L’altra misure del decreto riguarda le zone economiche speciali (ZES), concentrate nelle aree portuali, allo scopo di sperimentare nuove forme di governo economico di aree concentrate ” nelle quali le procedure amministrative e di accesso alle infrastrutture per le imprese ...siano coordinate da un (unico) soggetto gestore”. Esse saranno dotate di agevolazioni fiscali aggiuntive, in particolare saranno eleggibili per il credito di imposta finanziati fino a 50 milioni di euro che, per la loro dimensione, dovrebbero attrarre players internazionali ed attivate su richiesta delle regioni meridionali. Viene così ad essere normato uno strumento richiesto da tempo dalla Svimez ed in tempi più recenti da altri soggetti, per esempio Cgil-Cisl-Uil e Confindustria che lo inserirono nel documento-piattaforma presentato al governo Renzi l’anno scorso. Vedremo concretamente cosa conterrà il decreto e se le nuove zone avranno realmente la prevista funzione di attrazione di investimenti soprattutto esteri nelle aree portuali e retro-portuali meridionali. La discussione merita di essere approfondita. Infine il decreto Sud contiene la velocizzazione delle procedure dei patti per lo sviluppo che stentano a partire, in particolare quello siciliano ancora sostanzialmente fermo al palo.
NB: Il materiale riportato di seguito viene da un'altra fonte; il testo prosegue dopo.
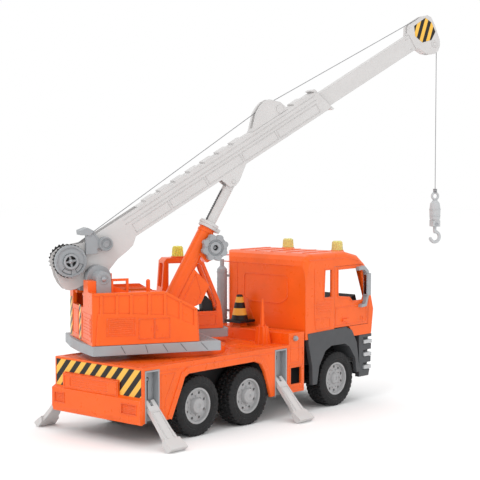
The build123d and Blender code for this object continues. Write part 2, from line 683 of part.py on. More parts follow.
def make_inner_boom():
    beam = block(inner_rear, head_rear + 2, -inner_half, inner_half, inner_low, inner_high)
    beam -= block(inner_rear - 1, head_rear - 6, -inner_half + 2.2, inner_half - 2.2, inner_low + 2.2,
                  inner_high - 2.2)
    return beam


def make_boom_head():
    """Fork that holds the sheave, with the rope pin above it."""
    half = 8.6
    outline = [(head_rear - 3, inner_low), (head_rear, inner_low), (544, 5), (550, 0), (556, -2), (562, -1),
               (568, 4), (571, 10), (573, 20), (575, 32), (575.5, 43), (572, 48), (566, 50), (544, 50),
               (540, 48), (head_rear - 3, inner_high)]
    head = prism_y(outline, -half, half)
    head += prism_y([(570, 8), (575, 11), (576, 15), (571, 17)], -3, 3)
    head -= block(head_rear - 20, head_rear + 2.05, -inner_half - 0.03, inner_half + 0.03, inner_low - 0.03,
                  inner_high + 0.03)
    head -= block(head_rear + 7, 580, -4.3, 4.3, -9, 60)
    head -= block(head_rear - 5, 560, -1.6, 1.6, inner_high + 2.5, 60)
    head += rod_y(558, 44.6, 2.6, -5, 5)
    head += rod_y(*sheave_at, 2.5, -half - 1.0, half + 1.0)
    return head


def make_tip_sheave():
    u, v = sheave_at
    wheel = turned_z([(2.5 + run_gap, -3.6), (sheave_r + 2.2, -3.6), (sheave_r + 2.2, -2.6), (sheave_r, -1.2),
                      (sheave_r, 1.2), (sheave_r + 2.2, 2.6), (sheave_r + 2.2, 3.6), (2.5 + run_gap, 3.6)])
    return Pos(u, 0, v) * Rot(90, 0, 0) * wheel


# ---- lift ram ----------------------------------------------------------------------------------------
knob_at = (15.4, -87.2)                   # in the ram frame


def make_ram_rod():
    """Rod with the eye at its top and the flat rack along its rear side."""
    rod = rod_z(0, 0, 7.0, -131, -9)
    rod += rod_y(0, 0, 5.6, -7.0, 7.0) + block(-5, 5, -6.9, 6.9, -12, -2)
    rod -= rod_y(0, 0, 2.5 + run_gap, -10, 10)
    rod -= block(-10, -5.6, -3.2, 3.2, -128, -14)
    return rod


def make_ram_barrel():
    """Orange tube with the pinion box in front of it and the flat gear housing below."""
    foot = -ram_length
    tube = rod_z(0, 0, 10.0, foot + 10, -68)
    tube += prism_y([(6, -92 - 31), (35, -ram_length + 67), (36, -ram_length + 41), (20, -ram_length + 22),
                     (6, -ram_length + 22)], -9, 9)
    tube += prism_y([(4, -73), (22, -76), (27, -88), (24, -100), (18, -108), (4, -104)], -9.5, 9.5)
    tube += rod_y(0, foot + 8, 7.5, -8.5, 8.5)
    tube -= rod_z(0, 0, 7.3, foot + 16, -60)
    tube -= rod_y(knob_at[0], knob_at[1], 8.2, -8.0, 8.0)
    tube -= rod_y(knob_at[0], knob_at[1], 2.0 + run_gap, -12, 12)
    return tube


def make_ram_collar():
    """White gland at the mouth of the barrel."""
    gland = rod_z(0, 0, 12.6, -68, -60) + block(0, 15, -8, 8, -68, -63)
    return gland - rod_z(0, 0, 7.3, -70, -55)


def make_luff_knob():
    """Scalloped knob with its pinion."""
    x, z = knob_at
    knob = rod_y(x, z, 15.2, -21.5, -12.6)
    for i in range(8):
        a = 2 * pi * i / 8
        knob += rod_y(x + 13.6 * cos(a), z + 13.6 * sin(a), 4.0, -21.5, -12.6)
    knob -= rod_y(x, z, 10.6, -23, -20)
    knob += rod_y(x, z, 7.5, -21.6, -19)
    knob -= rod_y(x, z, 3.6, -24, -17)
    knob += rod_y(x, z, 2.0, -18, 9.8)
    knob += rod_y(x, z, 7.3, -7, 7)
    return knob


# ---- rope, hook ----------------------------------------------------------------------------------------
pin_corner = (562.6, 49.4)                # where the rope's runs meet above the pin in the head


def fall_point(drop):
    """Point of the hanging line, in the boom frame, this far below the sheave's centre."""
    a = radians(boom_deg)
    x = fall_x - pivot[0]
    z = sheave_centre[1] - drop - pivot[1]
    return x * cos(a) + z * sin(a), -x * sin(a) + z * cos(a)


def sheave_corner():
    """Where the run from the pin, tangent to the sheave, meets the hanging line."""
    corner = boom_point(*pin_corner)
    dx, dz = sheave_centre[0] - corner[0], sheave_centre[1] - corner[1]
    slope = atan2(dz, dx) + asin((sheave_r + rope_r) / hypot(dx, dz))
    return fall_point(sheave_centre[1] - corner[1] - (fall_x - corner[0]) * tan(slope))


# Along the boom: off the drum, over the guide, over the pin in the head and down the sheave's front.
rope_route = [(-15.0, 44.6), guide_rope, pin_corner, sheave_corner(), fall_point(1)]
rope_bends = [8.0, 3.1, sheave_r + rope_r]


def rope_tube(points, bends):
    """Plain round tube along straight runs joined by arcs; also gives the length of its path."""
    path = FilletPolyline(*[(u, 0, v) for u, v in points], radius=bends)
    section = Plane(origin=path @ 0, z_dir=path % 0) * Circle(rope_r)
    return sweep(section, path=path), path.length


knot_z = 296.5


def make_hook_block():
    """Knot, eye, weight and yoke above the hook."""
    block_shape = Pos(0, 0, knot_z) * Sphere(2.6)
    block_shape += Pos(0, 0, 289.2) * Rot(90, 0, 0) * Torus(4.6, 1.6)
    block_shape += rod_z(0, 0, 2.0, 282, 285)
    block_shape += turned_z([(0, 283), (3.2, 283.5), (6.6, 279), (7.6, 270), (7.2, 258), (5.2, 255), (0, 255)])
    block_shape += block(-5.6, 5.6, -5, 5, 247.5, 256)
    block_shape += rod_y(0, 250.5, 1.6, -6.4, 6.4)
    return block_shape


def make_hook():
    """Round-section hook on a short shank; the opening is towards the rear."""
    centre_z, bend_r, wire = 233.2, 7.0, 2.3
    shank = rod_z(0, 0, wire, centre_z + bend_r, 247.2)
    path = CenterArc((0, 0), bend_r, 90, -250)
    bow = sweep(Plane(origin=(0, bend_r, 0), x_dir=(0, 0, 1), z_dir=(1, 0, 0)) * Circle(wire), path=path)
    bow = Pos(0, 0, centre_z) * Rot(90, 0, 0) * bow
    tip = radians(90 - 250)
    ends = Pos(0, 0, centre_z + bend_r) * Sphere(wire)
    ends += Pos(bend_r * cos(tip), 0, centre_z + bend_r * sin(tip)) * Sphere(wire)
    return shank + bow + ends


# ---- cone ------------------------------------------------------------------------------------------------
def make_deck_cone():
    x, y, z = 150.0, 26.0, step_z + 6.2
    cone = Pos(x, y, z + 1.5) * Box(30, 30, 3)
    cone += Pos(x, y, z) * turned_z([(0, 0), (11.5, 0), (11.5, 4), (4.4, 36), (3.4, 37.5), (0, 37.5)])
    cone -= Pos(x, y, z) * turned_z([(0, -1), (9.6, -1), (9.6, 3), (3.4, 31), (0, 31)])
    return cone


# ---- write every node -----------------------------------------------------------------------------------
save("chassis_body", make_chassis_body())
save("chassis_frame", make_chassis_frame())
axles = {"rear": rear_axle_x, "middle": middle_axle_x, "front": front_axle_x}
for place, axle_x in axles.items():
    save(f"{place}_axle_rod", make_axle_rod(axle_x))
    is_front = place == "front"
    save(f"{place}_rims", Compound([make_rim(axle_x, 1, is_front), make_rim(axle_x, -1, is_front)]))
    save(f"{place}_tyres", Compound([make_tyre(axle_x, 1), make_tyre(axle_x, -1)]))
save("cab_shell", make_cab_shell())
save("cab_interior", make_cab_interior())
save("steering_wheel", make_steering_wheel())
for name, side in (("left", 1), ("right", -1)):
    save(f"{name}_door", make_door(side))
    save(f"{name}_mirror", make_mirror(side))
save("front_fenders", make_front_fenders())
save("front_bumper", make_bumper())
save("lamp_steps", make_lamp_steps())
save("front_grille", make_grille())
save("roof_beacons", Compound([make_beacon(beacon_x, y, beacon_z + 0.02, 8.4, 14.5)
                               for y in (-beacon_y, beacon_y)]))
save("exhaust_stack", make_exhaust())
save("side_button", make_side_button())
save("turntable_ring", make_turntable_ring())
save("outrigger_rails", Compound([make_rail(x, side) for x in rail_x.values() for side in (1, -1)]))
for place, x in rail_x.items():
    for name, side in (("left", 1), ("right", -1)):
        save(f"{place}_{name}_leg_pin", make_leg_pin(x, side))
        save(f"{place}_{name}_leg", make_leg(x, side))
save("deck_cone", make_deck_cone())

save("platform", on_turntable(make_platform()))
save("superstructure_shell", on_turntable(make_superstructure_shell()))
save("operator_cab", on_turntable(make_operator_cab()))
save("operator_seat", on_turntable(make_operator_seat()))
save("operator_beacon", on_turntable(make_beacon(20.5, 59, 210.02, 8.2, 15)))
save("pivot_brackets", on_turntable(make_pivot_brackets()))
save("boom_pivot_pin", on_turntable(make_pivot_pin()))

save("outer_boom", on_boom(make_outer_boom()))
save("rope_guide", on_boom(make_rope_guide()))
save("winch_drum", on_boom(make_winch_drum()))
save("winch_disc", on_boom(make_winch_disc()))
save("winch_hub", on_boom(make_winch_hub()))
save("ratchet_lever", on_boom(make_ratchet_lever()))
save("inner_boom", on_boom(make_inner_boom()))
save("boom_head", on_boom(make_boom_head()))
save("tip_sheave", on_boom(make_tip_sheave()))
rope, rope_path = rope_tube(rope_route, rope_bends)
print("rope along the boom: length", round(rope_path, 1), "bends", rope_bends,
      "volume over section times length", round(rope.volume / (pi * rope_r ** 2 * rope_path), 4))
save("boom_rope", on_boom(rope))
save("fall_rope", on_fall(rod_z(0, 0, rope_r, knot_z + 2.65, sheave_centre[1] - 1.02)))
print("fall: from", round(knot_z + 2.65, 2), "to", round(sheave_centre[1] - 1.02, 2), "at", round(fall_x, 2))
save("ram_rod", on_ram(make_ram_rod()))
save("ram_barrel", on_ram(make_ram_barrel()))
save("ram_collar", on_ram(make_ram_collar()))
save("luff_knob", on_ram(make_luff_knob()))
save("hook_block", on_fall(make_hook_block()))
save("hook", on_fall(make_hook()))
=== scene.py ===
"""Looks of the toy crane truck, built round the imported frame. Lengths are in metres, and in the helpers below
they are given in millimetres in the frame of the piece they belong to."""

import json
from math import cos, pi, radians, sin

import bmesh
import bpy
from mathutils import Matrix, Vector


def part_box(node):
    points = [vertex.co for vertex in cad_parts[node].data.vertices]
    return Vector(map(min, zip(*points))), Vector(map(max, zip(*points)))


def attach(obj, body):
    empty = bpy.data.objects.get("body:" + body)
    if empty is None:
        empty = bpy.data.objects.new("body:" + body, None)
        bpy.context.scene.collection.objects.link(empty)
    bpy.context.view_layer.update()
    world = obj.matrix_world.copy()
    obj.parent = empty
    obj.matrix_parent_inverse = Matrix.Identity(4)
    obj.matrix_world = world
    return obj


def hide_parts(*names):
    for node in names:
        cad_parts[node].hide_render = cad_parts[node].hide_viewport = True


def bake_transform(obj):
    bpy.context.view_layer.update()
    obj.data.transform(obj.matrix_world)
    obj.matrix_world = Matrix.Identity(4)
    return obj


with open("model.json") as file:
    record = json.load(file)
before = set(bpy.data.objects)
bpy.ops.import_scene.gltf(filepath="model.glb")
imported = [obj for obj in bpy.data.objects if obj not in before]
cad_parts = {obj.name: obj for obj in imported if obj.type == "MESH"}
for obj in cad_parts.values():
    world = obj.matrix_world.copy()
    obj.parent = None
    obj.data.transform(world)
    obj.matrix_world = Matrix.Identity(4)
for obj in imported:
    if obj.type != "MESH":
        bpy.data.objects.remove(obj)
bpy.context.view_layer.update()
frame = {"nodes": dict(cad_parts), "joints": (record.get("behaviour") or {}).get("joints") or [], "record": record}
nodes = frame["nodes"]
joints = {joint["name"]: joint for joint in frame["joints"]}
MM = 0.001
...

Se mi è consentito un giudizio veramente sintetico: provvedimenti utili, ma niente di veramente innovativo.
Il dibattito sul Mezzogiorno dopo la grande recessione stenta a ripartire : l’attuale ministro è una persona seria che si sta impegnando per spendere le risorse che ha a disposizione ma continua a latitare un’idea generale del ruolo del che un’area geografica abitata da oltre un terzo dei cittadini italiani e nella quale si concentrano le maggiori contraddizioni economiche e sociali (basti pensare alle tendenze demografiche ed ai tassi altissimi di disoccupazione giovanile) dovrà giocare nella ricostruzione economica e sociale del Paese.